To help brighten the mood this Thursday after all the rain we’ve been having, here are some of the world’s worst horse jokes we’ve ever heard! Hopefully they’ll put a smile on your face and if you have any funny ones of your own, please let us know!
What do you give a sick horse? Cough stirrup.
What kind of horse walks around at midnight? A Nightmare.
Why did the man stand behind the horse? He was hoping to get a kick out of it!
When does a horse talk? Whinny wants to.
What type of cheese do you use to hide a horse? Mascarpone.
What's a horse's favourite tv programme? Neighbours.
What do you call a pony with a sore throat? A little hoarse.
What kind of bread does a horse eat? Thoroughbred.

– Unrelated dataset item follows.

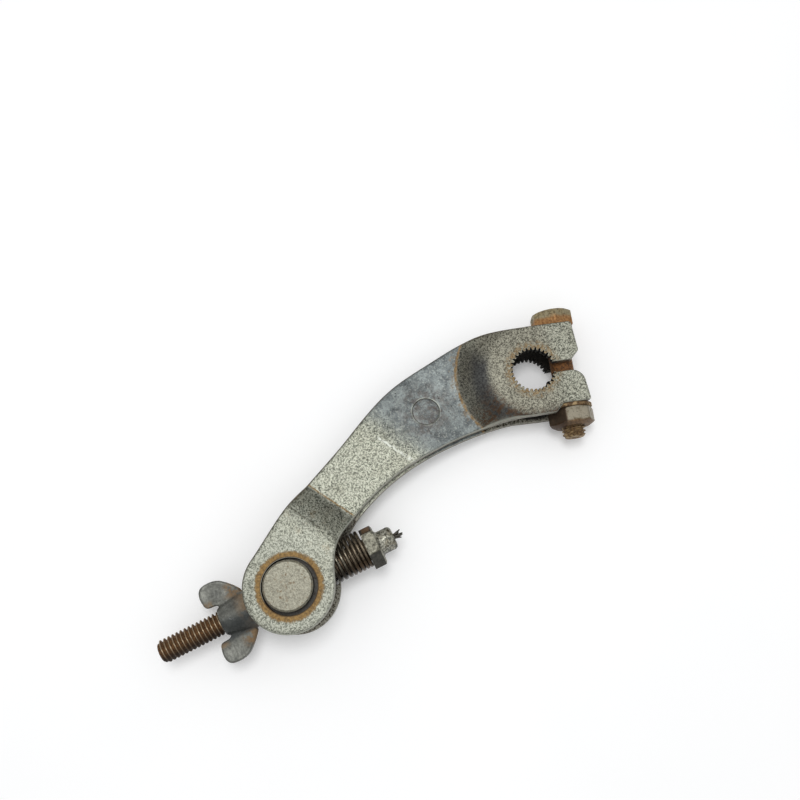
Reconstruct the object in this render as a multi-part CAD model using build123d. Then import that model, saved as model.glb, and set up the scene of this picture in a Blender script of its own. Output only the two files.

Why is it difficult to steal a horse? Because they have forelocks.
When do vampires like horse racing? When it’s neck and neck.
What's the horse version of banter? Canter.
How do you catch a loose horse? Make a noise like a carrot.
A horse walks into a bar. Four faults.
What did the horse say when it fell? 'I can't giddyup!'
What's the most important horse in England? The Mare of London.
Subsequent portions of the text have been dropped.